Importantly, the concurrent superiority of DualStream-RTNet in both tasks reflects its intrinsic multimodal adaptability. The architecture’s capacity to generalize across image and spectral domains suggests that it is not task-specific, but rather constitutes a unified framework suitable for a wide range of phenotyping applications. This characteristic aligns well with emerging trends in digital agriculture, where comprehensive quality assessment increasingly requires the integration of visual, spectral, and physicochemical information.
Furthermore, the present study advances existing research by demonstrating that a single deep learning framework can simultaneously excel in classification and regression tasks, which has been insufficiently explored in the context of fruit quality evaluation.
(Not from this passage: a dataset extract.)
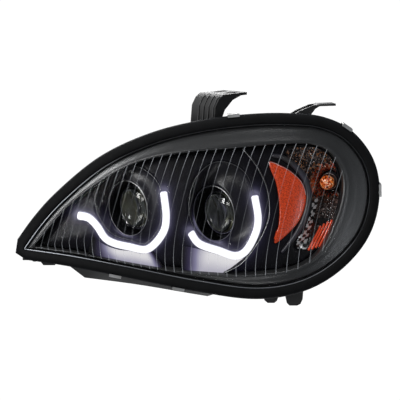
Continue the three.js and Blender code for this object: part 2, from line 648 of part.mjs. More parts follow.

Most previous studies have focused on either cultivar identification or quality parameter prediction in isolation, neglecting the potential synergy between multimodal information sources. By bridging this gap, DualStream-RTNet establishes a new perspective for designing unified, cross-modal phenotyping models and provides a promising direction for future research on intelligent fruit grading, automated quality monitoring, and high-throughput phenotyping systems.
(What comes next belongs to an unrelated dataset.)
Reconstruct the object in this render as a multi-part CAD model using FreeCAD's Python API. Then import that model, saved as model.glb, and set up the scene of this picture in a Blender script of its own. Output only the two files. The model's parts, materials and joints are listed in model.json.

Although DualStream-RTNet demonstrates strong performance in both classification and SSC prediction, several aspects offer room for further refinement. First, although the dataset was carefully collected and strictly controlled, it remains geographically constrained to a single grape-growing region and includes a limited number of cultivars. As grape phenotypic characteristics and internal quality attributes are influenced by environmental factors such as climate, soil conditions, and cultivation practices, the generalizability of the proposed model to other regions, seasons, or varieties may be limited. Second, all image and spectral data were acquired under laboratory-controlled conditions, ensuring high data consistency but not fully reflecting the variability encountered in real-world vineyard environments, such as complex backgrounds, illumination changes, and occlusions. Therefore, the present study primarily demonstrates the methodological feasibility and performance potential of the proposed multimodal multi-task framework rather than its immediate field deployability. Future work will focus on expanding the dataset across multiple growing regions and seasons, as well as validating the model under field-based and real-time acquisition scenarios, to further enhance robustness and practical applicability.
Overall, the findings affirm that DualStream-RTNet represents a significant methodological advancement with clear practical implications. Its strong generalization ability, multimodal adaptability, and dual-task performance potential make it a compelling candidate for broader application in precision agriculture and postharvest quality assessment.